Improved flight operations performance

SWISS tangibly improved both the punctuality and the stability of its flight operations in the first-nine-month period. Some 68.1 percent of all flights departed on time, a 5.3-percentage-point increase on the same period last year (January to September 2024: 62.8 percent). On-time performance was improved particularly substantially for the peak summer holiday season, thanks to a range of actions taken to this end. SWISS also almost halved the number of short-notice flight cancellations for the period concerned, providing its customers with an appreciably more reliable overall flight program.

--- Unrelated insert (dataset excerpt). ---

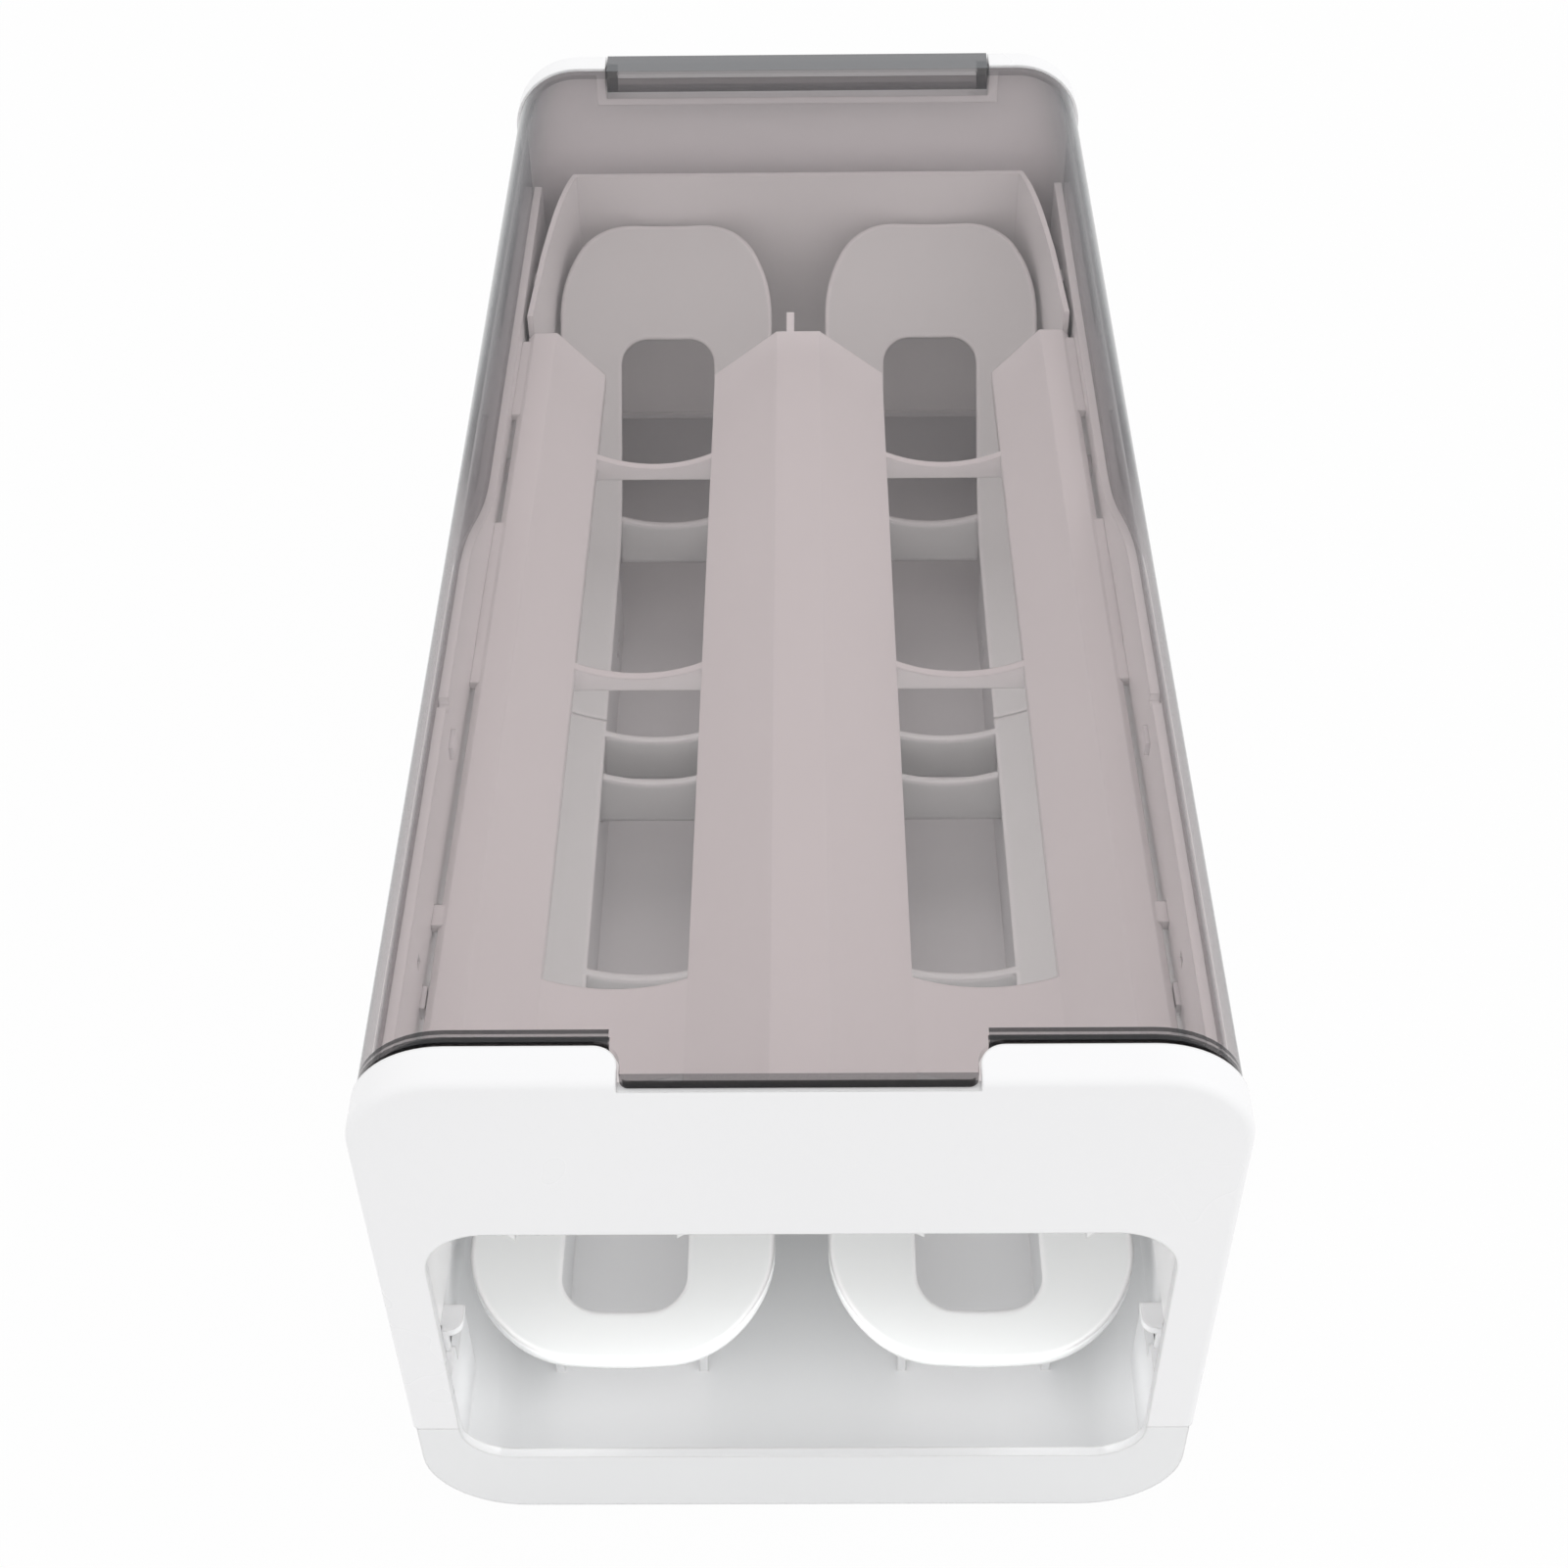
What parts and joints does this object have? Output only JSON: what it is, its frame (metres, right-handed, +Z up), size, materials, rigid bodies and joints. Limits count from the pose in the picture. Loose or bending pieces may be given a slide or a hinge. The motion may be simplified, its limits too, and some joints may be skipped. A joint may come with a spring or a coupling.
{
  "type": "rolling egg dispenser",
  "caption": "Egg bin for a refrigerator: eggs laid under a flip-up smoky cover roll down a sloping deck, drop at the rear and roll forward on curved runners to an open front window.",
  "frame": {"origin": "middle of the footprint, on the surface the box stands on", "axes": "+Z up, the open front window faces -Y, +X to the right seen from the front"},
  "size_m": [0.165, 0.377, 0.15],
  "materials": {
    "tray_white": "satin",
    "frame_white": "satin",
    "liner_white": "satin",
    "fascia_white": "satin",
    "deck_white": "satin",
    "runner_white": "satin",
    "smoky_clear": "polished"
  },
  "bodies": {
    "box": {"base_tray": "tray_white", "front_frame": "frame_white", "rear_panel": "frame_white", "side_wall_left": "liner_white", "side_wall_right": "liner_white", "side_fascia_left": "fascia_white", "side_fascia_right": "fascia_white", "upper_deck": "deck_white", "rear_guide": "liner_white", "lower_runner_front_left": "runner_white", "lower_runner_front_right": "runner_white", "lower_runner_rear_left": "runner_white", "lower_runner_rear_right": "runner_white"},
    "lid": {"cover": "smoky_clear"}
  },
  "joints": [
    {"name": "cover_hinge", "type": "hinge", "parent": "box", "child": "lid", "pos_m": [0, 0.1843, 0.1466], "axis": [-1, 0, 0], "range_deg": [0, 95]}
  ]
}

Investments in quality for the years ahead

SWISS marked the delivery of its first Airbus A350 complete with the entirely new ‘SWISS Senses’ cabin at the beginning of the fourth-quarter period. The arrival of the first of these advanced new twinjets ushers in a new era for the company. The SWISS A350 offers its passengers an air travel experience that sets new benchmarks in comfort, design and technology terms. The second of a total of ten A350 aircraft should also join the SWISS fleet by the end of this year.

Parallel to this, SWISS has further developed and refined its service product in all classes of travel on its long-haul flights. The enhanced inflight product complements the introduction of the Airbus A350 and underlines SWISS’s constant commitment to further raising its quality and comfort credentials.